Multi-walled carbon-nanotube-decorated tungsten ditelluride nanostars as anode material for lithium-ion batteries

Abstract

Abstract Multi-walled carbon-nanotube (MWCNT)-decorated WTe 2 nanostars (WTe 2 @CNT nanocomposites) are to be employed for the first time as anode candidates in the development of lithium-ion (Li-ion) batteries. WTe 2 @CNT nanocomposites deliver a high discharge capacity of 1097, 475, 439, 408, 395 and 381 mA h g −1 with an increasing current density of 100, 200, 400, 600, 800 and 1000 mA g −1 , respectively, while WTe 2 nanostars exhibit a reversible capacity of 655, 402, 400, 362, 290 and 197 mA h g −1 with the aforementioned current densities. Furthermore, WTe 2 @CNT nanocomposites exhibit a superior reversible capacity of 592 mA h g −1 at 500 mA g −1 with a capacity retention of 100% achieved over 500 cycles, while bare WTe 2 nanostars deliver ∼85 mA h g −1 over 350 cycles.

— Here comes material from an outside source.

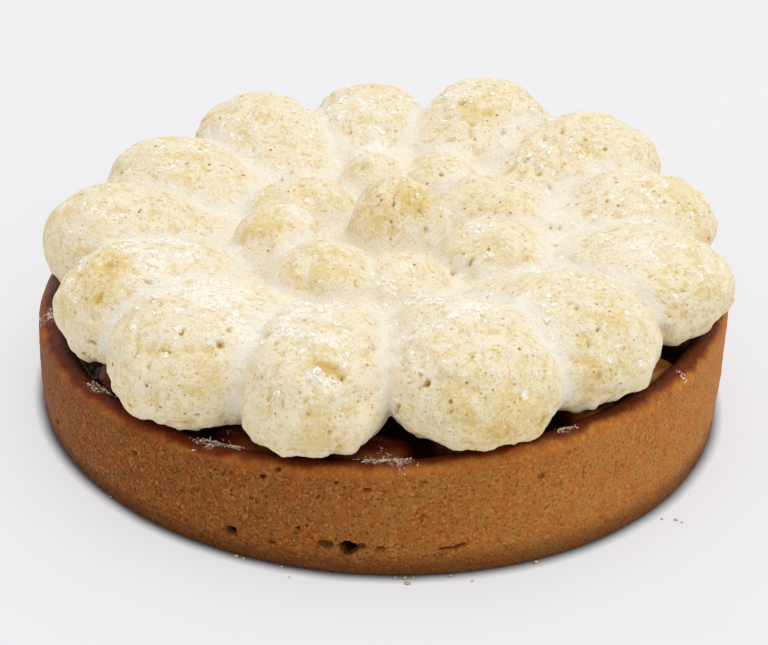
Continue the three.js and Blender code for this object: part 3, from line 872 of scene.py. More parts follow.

This remarkable Li cycling performance is attributed to MWCNTs interconnected with WTe 2 nanostars. In addition, the exposed active interlayers of the WTe 2 nanostars, which are responsible for maintaining the structural integrity of the electrodes, buffer the large volume expansion within the WTe 2 nanostars, avoiding the agglomeration of the particles. The layered WTe 2 nanostars were synthesized via the solution-phase method, and present extremely good possibilities for the scaling-up of Li-ion battery storage systems.